Just because i'm on pain meds, and i want to rant.

Why do people freak out so much when i start to actually be nice? It's like the question of the day. I start to be nice to someone, or actually start to give a damn about someone, and they like flip shit. Saying they wish i could go back to 'not giving a fuck' or they like my "idgaf mentality'. The hell does that even mean? It's like i show an itsy bitsy teeny weeny amount of emotion and everyone goes nuts. "You've changed." "I like you when you don't care." But when i don't give a shit, and i hurt everyones feelings, everyone says "Sophia, learn to care about people." "How can you just hurt someone and not care?" Seriously? This is beginning to get ridiculous, because i'm confused. I finally like someone, cool. I am sweet as shit, like beyond sweet. Just trying to be nice about everything. Even though everything he does makes me want to jump off something, but no, i'm still nice. And sweet. And caring. "Baby this" "Baby that" "Love" "Cutie" "Babe" Everything. It's pretty much disguisting. But i'm just trying to show him that i fucking care about him.
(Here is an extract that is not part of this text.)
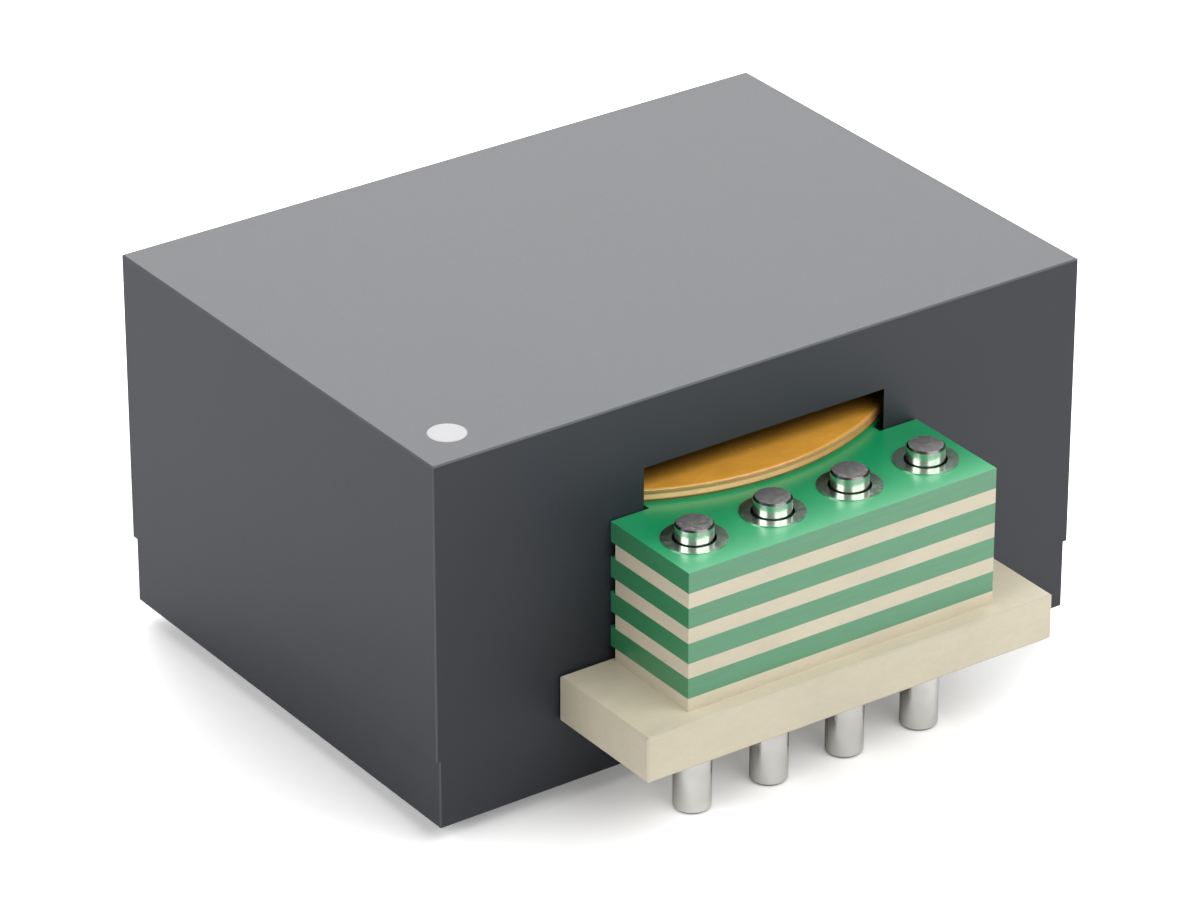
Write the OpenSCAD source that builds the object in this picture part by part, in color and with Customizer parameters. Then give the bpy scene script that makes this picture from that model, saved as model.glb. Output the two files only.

Then all of a sudden, i say one thing, and he's like "why are you so overly sensitive?" WHAT? Are you kidding me? Not to mention, i'm going through hell. Too be overly sensitive i'd have to be throwing some serious tantrums, mind you. But no, i say one thing, and i'm overly senstitive. Okay. That's cool i guess. But once i start being 'Sophia the mega bitch' everyones gonna be bitching again. I can't win.